Remember when the iPhone first came out? One of the greatest things about it was that it was a phone that could browse the normal web. Not those awful WAP sites using Wireless Markup Language instead of HTML for feature phones, but the honest to goodness normal web. Users could pinch and scroll around the page as if the phone were a small window to the larger website. Was it perfect? No, not really. Flash didn’t work, text was tiny until you pinched in, and some sites rendered all wonky, but you could finally access most of the things on your phone that you could in a web browser on your computer.
But then people realized that the web UI should be different on mobile devices, and Apple introduced meta viewport settings to help out. Pages are easier to navigate on mobile devices when they have bigger buttons, the width of the page is fixed, and the text is set to a readable size by default. The new mobile web was born. Apps were launched and websites started detecting mobile user-agents. HTML5/CSS3 came out with Media Queries. When done well, this is all great stuff, but much of the time the current mobile web is ruined by well meaning companies trying to “go mobile” without knowing what they’re doing.
WE HAVE AN APP!
No, I don’t care if your forum has an app. I’m just browsing the web, or trying to Google the answer to something. I know absolutely nothing about your site yet, and if I was looking for an app, I’d be searching the app store. Even if you want to advertise your app, these popups aren’t even necessary anymore since Apple introduced Smart App Banners, which allow you to advertise your app with your website without being super intrusive about it. The same thing is possible on Android using JQuery.
Video not available on mobile device
Really? I can’t watch a video of your cat using the people toilet on my phone? This video is so important–so sacred–that it must be viewed on a desktop computer, under natural lighting, in a room between 68 and 72 degrees, and must be preceded by a 30 second advertisement for toothpaste. This is why sites like Reddit are full of animated gifs, because YouTube and other video sites are so broken on mobile. It’s barely worth clicking on a video link because half the time it won’t work anyway.
Do you want the mobile site or the desktop site?
You’ve correctly identified that I’m on a mobile device. If you’ve bothered to create a mobile version of your website, why don’t you just show me that one? If you’re worried that I won’t like your mobile website, put a link at the bottom or something that lets me go back to the desktop version. Or make your mobile version better so people want to use it, but don’t make me choose before I’ve seen either version of your site. I’m not here to experience your site in all it’s different forms. I’m here to read some article I found a link to, or to look at a funny picture of a cat. Just get me to that cat as fast as you can, and I’ll be happy.

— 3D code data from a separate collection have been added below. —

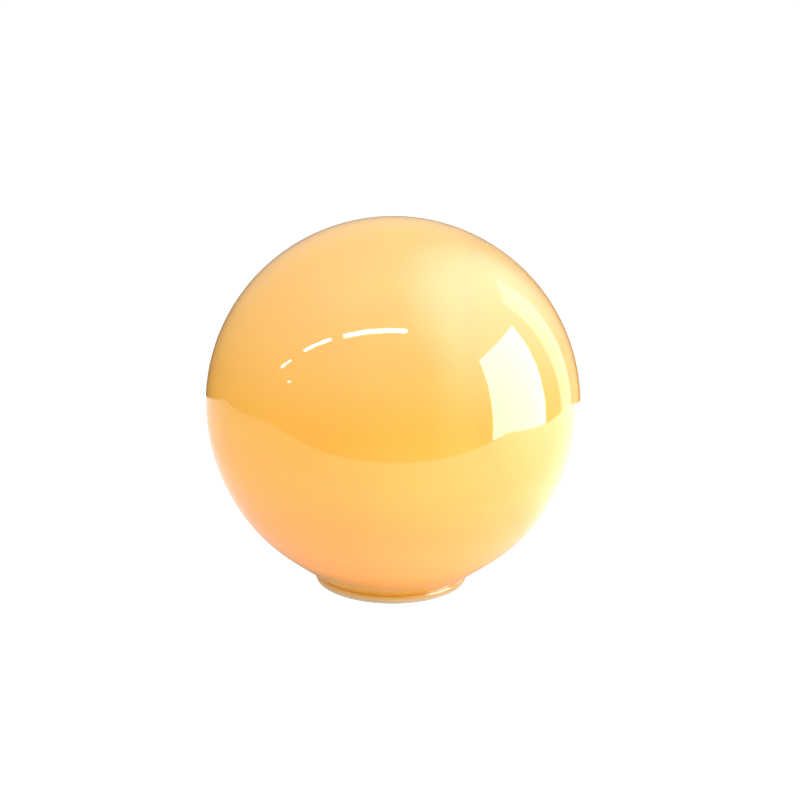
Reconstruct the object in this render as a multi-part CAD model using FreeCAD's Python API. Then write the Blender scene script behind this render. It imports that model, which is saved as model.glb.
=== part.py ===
"""Globe table lamp: a blown amber glass ball standing on its own short lipped neck.

A base unit stands inside the neck and carries the lampholder and the bulb; three
sprung clips on its skirt bear on the neck, and the glass lifts straight off it.
Millimetres, +Z up. The origin is on the axis of the ball, in the plane that the lamp
stands on. The cord outlet points to +Y, the back of the lamp.
"""
import FreeCAD
import Part
import math
import os

from FreeCAD import Vector

# --- glass globe ---
GLOBE_R = 125.0          # outside radius of the ball
GLASS_WALL = 3.0         # wall of the ball
NECK_R = 50.2            # outside radius of the neck, which the lip turns out from
NECK_WALL = 3.6          # the glass is thicker in the neck
CONE_SLOPE = 37.3        # the ball runs down to its lip in a cone of this slope, degrees
CREASE_ANGLE = 55.0      # where the cone meets the lip's round, degrees above level
LIP_OUT = 2.8            # the lip turns out this far from the neck
LIP_HEIGHT = 4.7         # thickness of the rolled lip
LIP_INNER_FILLET = 1.5   # fire-polished inner edge
# --- soft ring under the lip ---
RING_THICK = 1.2         # lifts the glass off the table
RING_SIDE = 1.2          # how far its edges climb round the lip
RING_INSET = 0.8         # its edge stands inside the lip's edge
# --- base unit ---
NECK_GAP = 1.0           # radial gap between skirt and neck
SKIRT_WALL = 2.0
DISH_TOP = 15.0
DISH_PLATE = 1.8
BOSS_DROP = 1.4
COVER_Z = 1.5            # underside of the bottom cover
COVER_THICK = 1.8
COVER_INSET = 0.8        # the cover's edge stands inside the skirt's edge
SLOT_IN = 19.0           # vent slots, from this radius
SLOT_W = 3.2
SLOT_STOP = 6.0          # to this far inside the circle of screws and feet
FOOT_R = 4.5
FOOT_SEAT = 0.4          # depth of the foot's seat in the cover
POST_R = 3.2
POST_INSET = 3.4         # post to skirt; feet stand on the same circle
SCREW_R = 1.4
SCREW_HEAD_R = 2.8
SCREW_GRIP = 7.5         # thread held in the post
# --- cord outlet ---
CORD_R = 2.8             # radius of the round mains cord that fits
CORD_FIT = 0.1           # radial clearance of the bush on the cord
BUSH_WALL = 1.0
BUSH_OUT = 5.4           # how far the bush stands out of the skirt
BUSH_FLANGE = 1.0
BUSH_FLANGE_T = 1.6
NOTCH_GAP = 0.7          # glass notch round the bush
BUSH_BED = 0.2           # how deep the bush beds in the cover
CLAMP_Y = 25.0
CLAMP_THICK = 1.6
CLAMP_DEPTH = 8.0
CLAMP_SCREW_X = 7.5
# --- threaded nipple, nut and washer ---
NIPPLE_R = 5.0
NIPPLE_BORE = 3.6
NUT_WALL = 2.0
NUT_THICK = 3.2
WASHER_W = 4.0
WASHER_THICK = 0.8
NIPPLE_BELOW = 0.8       # nipple past the nut
NIPPLE_ABOVE = 8.4       # nipple inside the lampholder
# --- lampholder ---
DOME_NECK_WALL = 2.5
DOME_NECK_H = 6.0
DOME_WALL = 1.6
SHELL_AIR = 3.9          # screw shell to the inside of the skirt
DOME_H = 20.4            # to the seam with the skirt
SPIGOT_H = 6.0
HOLDER_H = 52.4
HOLDER_MOUTH = 2.0       # mouth past the crest of the bulb's thread
HOLDER_LIP = 2.0
INSERT_H = 10.0
INSERT_Z_UP = 18.4       # underside of the insert above the holder's foot
INSERT_FIT = 0.2
# --- lamp cap thread ---
THREAD_PITCH = 3.629
CAP_ROOT_R = 12.2
CAP_THREAD = 1.0         # height of the cap's thread
THREAD_CLEAR = 0.3       # radial, crest of the cap to wall of the shell
THREAD_DEPTH = 0.95      # how far the shell's thread stands in
THREAD_BASE_W = 2.3
THREAD_CREST_W = 0.8
CAP_TURNS = 3.0
SHELL_TURNS = 4.0
SHELL_WALL = 0.6
SHELL_H = 22.0
SHELL_HOLE_R = 7.5
# --- bulb ---
CAP_H = 17.0
CAP_WALL = 0.8
TIP_R = 4.8
TIP_H = 1.4
GLAZE_H = 3.6
COLLAR_FOOT = 0.5        # collar's foot past the crest of the thread
COLLAR_WALL = 1.5
COLLAR_H = 39.5
COLLAR_TOP_R = 26.5
BULB_R = 30.0
BULB_WALL = 1.2
BOARD_THICK = 1.6
CHIP_COUNT = 12
CHIP_PCR = 16.0
CHIP = 3.0
CHIP_H = 0.7
# --- contacts ---
CONTACT_W = 5.0
CONTACT_T = 0.5
CONTACT_RIVET_X = -5.0
CONTACT_LIFT = 0.2       # play of the tongue's root under its rivet
TIP_GAP = 0.2            # tongue to bulb tip
CONTACT_RISE = 2.5
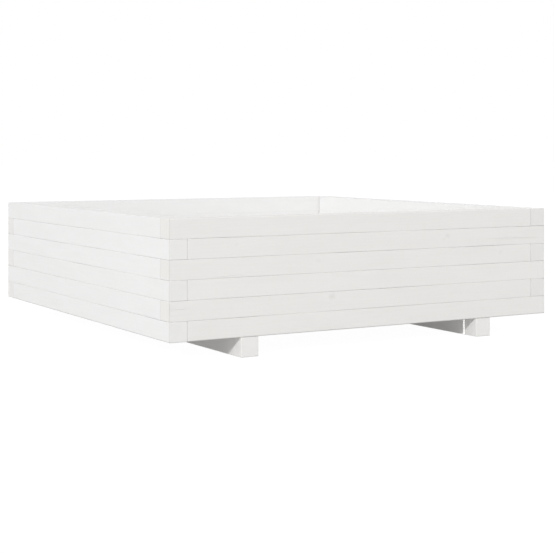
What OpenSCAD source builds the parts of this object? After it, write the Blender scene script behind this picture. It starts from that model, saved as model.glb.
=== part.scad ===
// Square floor planter: a low box of stacked timber battens on two runners.
// The origin is the middle of the base, where the runners stand. +X runs to the
// right along the front, +Y to the back and +Z up. Sizes are in millimetres.

/* [Box] */
// Outside length of each side of the square box
side_l = 900; // [800:10:1200]
// Number of battens stacked in each wall
courses = 6; // [3:1:8]

/* [Battens] */
// Thickness of a batten, which is the thickness of the wall
batten_t = 38; // [32:1:50]
// Height of a batten, which is the height of one course
batten_h = 38; // [32:1:50]
// Radius of the two long edges on the outer face of a batten
batten_edge_r = 1; // [0.5:0.5:4]

/* [Runners] */
// Width of a runner
runner_w = 38; // [32:1:60]
// Height of a runner, which is the air gap below the box
runner_h = 38; // [32:1:60]
// From the side of the box to the outer side of a runner
runner_inset = 150; // [80:1:200]
// Radius of a runner's long edges
runner_edge_r = 1; // [0.5:0.5:3]

/* [Floor] */
// Width of a floor slat
slat_w = 96; // [60:1:120]
// Thickness of a floor slat
slat_t = 18; // [12:1:30]
// Narrowest drain gap allowed between two slats
slat_gap_min = 5; // [4:0.5:15]
// Play between the end of a slat and the wall
slat_end_play = 2; // [0.5:0.5:5]
// Radius of a slat's long edges
slat_edge_r = 1; // [0.5:0.5:3]

/* [Wall and runner screws] */
// Shank diameter
screw_d = 5; // [3.5:0.5:6]
// Head diameter
screw_head_d = 9.5; // [8:0.5:12]
// Depth that a screw bites into the piece above
screw_bite = 26; // [18:1:28]
// Shift of the corner screws from the middle of the corner, in turn from course to course
corner_screw_shift = 8; // [5:0.5:10]
// Shift along the wall of the screws between the corners, in turn from course to course
wall_screw_shift = 25; // [10:1:40]

/* [Floor screws] */
// Shank diameter
floor_screw_d = 4; // [3:0.5:5]
// Head diameter
floor_screw_head_d = 8; // [6:0.5:9]
// Depth that a screw bites into the runner
floor_screw_bite = 22; // [15:1:28]

/* [Screw details] */
// Depth of every head below the face of the wood
head_sink = 0.5; // [0.1:0.1:2]
// Straight rim of a head above its countersink
head_rim = 0.6; // [0.2:0.1:1]
// Length of the point
point_l = 6; // [3:0.5:10]
// Radius of the blunt end of the point
point_r = 0.5; // [0.3:0.1:1]
// Width of the six-sided driver socket
socket_d = 3.8; // [2:0.1:5]
// Depth of the driver socket
socket_h = 2.2; // [1:0.1:3]
// Play between a screw and its hole
screw_play = 0.1; // [0.05:0.05:0.3]

/* [Hidden] */
WALLS = ["front", "right", "back", "left"];
PAINTED_WOOD = [0.93, 0.93, 0.92];
ZINC = [0.72, 0.73, 0.75];

// How far a hole starts outside the face that it opens in
CUT_PAST = 1;

half_l = side_l / 2;
inner_l = side_l - 2 * batten_t;
batten_l = side_l - batten_t;
wall_y = half_l - batten_t / 2;
runner_x = half_l - runner_inset - runner_w / 2;

slat_count = floor((inner_l + slat_gap_min) / (slat_w + slat_gap_min));
slat_gap = (inner_l - slat_count * slat_w) / (slat_count + 1);
slat_l = inner_l - 2 * slat_end_play;
floor_z = runner_h + slat_t;

wall_screw_l = batten_h + screw_bite - head_sink;
runner_screw_l = runner_h + screw_bite - head_sink;
floor_screw_l = slat_t + floor_screw_bite - head_sink;

// Courses count from the top, so the last one lies on the runners
function course_z(k) = runner_h + (courses - k) * batten_h;

function odd(k) = k % 2 == 1;

function turned(p, quarters) = [
    p.x * cos(90 * quarters) - p.y * sin(90 * quarters),
    p.x * sin(90 * quarters) + p.y * cos(90 * quarters)
];

// Joint j lies between courses j and j + 1, and its screws come up from course j + 1.
// The shift swaps sides from joint to joint, so a screw misses the one above it.
function shift_sign(j) = odd(j) ? 1 : -1;

function corner_screw_at(corner, j) = turned([
    -wall_y + shift_sign(j) * corner_screw_shift,
    -wall_y - shift_sign(j) * corner_screw_shift
], corner);

function wall_screws_at(w, j) = [
    for (side = [-1, 1])
        turned([side * (wall_y / 3 + shift_sign(j) * wall_screw_shift), -wall_y], w)
];

// Two screws, set diagonally, where a runner crosses the wall at its end
function runner_screws_at(side, end) = [
    for (d = [-1, 1]) [side * runner_x + d * runner_w / 4, end * wall_y + d * batten_t / 4]
];

function slat_y(i) = -inner_l / 2 + i * slat_gap + (i - 0.5) * slat_w;

function floor_screws_at(side, i) = [
    for (d = [-1, 1]) [side * runner_x, slat_y(i) + d * slat_w / 4]
];

// Section of a bar whose four edges are rounded
module round_section(w, h, r) {
    translate([0, r]) square([w, h - 2 * r]);
    translate([r, 0]) square([w - 2 * r, h]);
    for (x = [r, w - r], y = [r, h - r])
        translate([x, y]) circle(r = r, $fn = 32);
}

// Section of a batten, with its outer face at x = 0 and square inner edges
module batten_section() {
    r = batten_edge_r;
    translate([0, r]) square([batten_t, batten_h - 2 * r]);
    translate([r, 0]) square([batten_t - r, batten_h]);
    for (y = [r, batten_h - r])
        translate([r, y]) circle(r = r, $fn = 32);
}

// Countersunk screw that points up from its head at z = 0, or the hole for one
module screw_body(d, head_d, l, play = 0, mouth = 0) {
    r = d / 2 + play;
    head_r = head_d / 2 + play;
    rotate_extrude($fn = 48)
        polygon([
            [0, -mouth],
            [head_r, -mouth],
            [head_r, head_rim],
            [r, head_rim + head_r - r],
            [r, l - point_l],
            [point_r + play, l + play],
            [0, l + play]
        ]);
}

module screw(d, head_d, l) {
    difference() {
        screw_body(d, head_d, l);
        translate([0, 0, -CUT_PAST])
            cylinder(d = socket_d, h = socket_h + CUT_PAST, $fn = 6);
    }
}

module screw_hole(d, head_d, l) {
    screw_body(d, head_d, l, play = screw_play, mouth = head_sink + CUT_PAST);
}

// Raises its child from the underside of a piece at height z to the sunk head
module up_from(p, z) {
    translate([p.x, p.y, z + head_sink]) children();
}

// The same, for a screw that points down from the top of a piece
module down_from(p, z) {
    translate([p.x, p.y, z - head_sink]) rotate([180, 0, 0]) children();
}

// Odd courses stop short of the wall's right end and even ones of its left end,
// so each corner's joint is covered by the course above and below
module batten_bar(w, k) {
    start = odd(k) ? -half_l : -half_l + batten_t;
    rotate([0, 0, 90 * w])
        translate([start, -half_l, course_z(k)])
            rotate([90, 0, 90]) linear_extrude(height = batten_l) batten_section();
}

module batten(w, k) {
    corner = odd(k) ? w : w + 1;
    color(PAINTED_WOOD)
        difference() {
            batten_bar(w, k);
            for (j = [max(1, k - 1):min(courses - 1, k)]) {
                for (p = concat([corner_screw_at(corner, j)], wall_screws_at(w, j)))
                    up_from(p, course_z(j + 1)) screw_hole(screw_d, screw_head_d, wall_screw_l);
            }
            if (k == courses && w % 2 == 0) {
                for (side = [-1, 1], p = runner_screws_at(side, w == 0 ? -1 : 1))
                    up_from(p, 0) screw_hole(screw_d, screw_head_d, runner_screw_l);
            }
        }
}

module runner(side) {
    color(PAINTED_WOOD)
        difference() {
            translate([side * runner_x - runner_w / 2, half_l, 0])
                rotate([90, 0, 0]) linear_extrude(height = side_l)
                    round_section(runner_w, runner_h, runner_edge_r);
            for (end = [-1, 1], p = runner_screws_at(side, end))
                up_from(p, 0) screw_hole(screw_d, screw_head_d, runner_screw_l);
            for (i = [1:slat_count], p = floor_screws_at(side, i))
                down_from(p, floor_z)
                    screw_hole(floor_screw_d, floor_screw_head_d, floor_screw_l);
        }
}

module floor_slat(i) {
    color(PAINTED_WOOD)
        difference() {
            translate([-slat_l / 2, slat_y(i) - slat_w / 2, runner_h])
                rotate([90, 0, 90]) linear_extrude(height = slat_l)
                    round_section(slat_w, slat_t, slat_edge_r);
            for (side = [-1, 1], p = floor_screws_at(side, i))
                down_from(p, floor_z)
                    screw_hole(floor_screw_d, floor_screw_head_d, floor_screw_l);
        }
}

module corner_screws() {
    color(ZINC)
        for (corner = [0:3], j = [1:courses - 1])
            up_from(corner_screw_at(corner, j), course_z(j + 1))
                screw(screw_d, screw_head_d, wall_screw_l);
}

module wall_screws() {
    color(ZINC)
        for (w = [0:3], j = [1:courses - 1], p = wall_screws_at(w, j))
            up_from(p, course_z(j + 1)) screw(screw_d, screw_head_d, wall_screw_l);
}

module runner_screws() {
    color(ZINC)
        for (side = [-1, 1], end = [-1, 1], p = runner_screws_at(side, end))
            up_from(p, 0) screw(screw_d, screw_head_d, runner_screw_l);
}

module floor_screws() {
    color(ZINC)
        for (side = [-1, 1], i = [1:slat_count], p = floor_screws_at(side, i))
            down_from(p, floor_z) screw(floor_screw_d, floor_screw_head_d, floor_screw_l);
}

for (w = [0:3], k = [1:courses])
    batten(w, k);
runner(-1);  // left_runner
runner(1);  // right_runner
for (i = [1:slat_count])
    floor_slat(i);
corner_screws();
wall_screws();
runner_screws();
floor_screws();
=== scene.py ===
"""Dresses a low square timber planter: stacked pine battens under brushed white paint, on two runners.

Each batten, runner and floor slat is a timber bar grown by one Geometry Nodes tree, with eased edges, slight
waviness, its screw seats and its drying checks. The screws are set on those seats by a second tree. All
lengths are metres in the planter's own frame: +X to the right along the front, +Y to the back, +Z up.
"""

import logging
import math
import random
from dataclasses import dataclass, field, replace
from enum import Enum
from typing import TypeAlias

import bmesh
import bpy
from bmesh.types import BMesh, BMVert
from bpy.types import ID, Light, Material, Mesh, Node, NodeSocket, NodeTree, Object, World
from mathutils import Matrix, Vector


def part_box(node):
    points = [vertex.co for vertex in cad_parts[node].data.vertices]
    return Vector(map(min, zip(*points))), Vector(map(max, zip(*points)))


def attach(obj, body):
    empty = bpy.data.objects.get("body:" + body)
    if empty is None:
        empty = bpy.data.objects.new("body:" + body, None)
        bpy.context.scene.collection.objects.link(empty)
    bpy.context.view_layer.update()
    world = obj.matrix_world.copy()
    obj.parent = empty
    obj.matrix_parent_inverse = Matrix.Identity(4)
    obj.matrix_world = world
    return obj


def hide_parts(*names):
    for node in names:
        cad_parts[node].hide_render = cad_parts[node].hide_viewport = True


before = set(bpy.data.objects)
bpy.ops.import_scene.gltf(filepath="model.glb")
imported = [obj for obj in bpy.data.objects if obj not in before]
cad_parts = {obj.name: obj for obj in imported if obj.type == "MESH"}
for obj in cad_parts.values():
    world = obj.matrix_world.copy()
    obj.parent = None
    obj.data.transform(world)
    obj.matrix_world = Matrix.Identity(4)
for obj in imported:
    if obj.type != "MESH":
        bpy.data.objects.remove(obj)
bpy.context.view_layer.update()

MM = 0.001
BODY = "root"
KNOT_NAMES = ("timber_knot_1", "timber_knot_2", "timber_knot_3")
WHITE = (1.0, 1.0, 1.0, 1.0)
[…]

Impossible to close lightboxes
It tries to re-center itself every time you try to move the close button into view, but somehow it gets confused, and constantly moves the close button off the edge of the screen. These lightbox ads are bad enough on a computer, but when you have to fight with them to see the content behind it, it’s just not worth it. I’ll go read something else. The article probably wasn’t that great to begin with.
The “m-dot” URL
Here’s a tip — people share links. They email them, they Tweet them, they post them to Facebook, Reddit, StumbleUpon, LinkedIn, and Pinterest (whatever that is). They might be on a phone or a tablet, but who knows what everybody else is using. If I send an m-dot URL to someone on a computer, will they see the mobile site or the normal one? Depends on the site. Sometimes it goes one way, sometimes the other. Even worse is when you try to open a non m-dot URL on a mobile device and it just redirects to the site’s mobile homepage because there isn’t an m-dot equivalent for that URL. How about just making one link that works great on all devices? Sure, it can format the site differently based on the device or on the screen size, but why does it have to have it’s own special mobile URL?
So, those are my least favorite things about the mobile web, what are yours?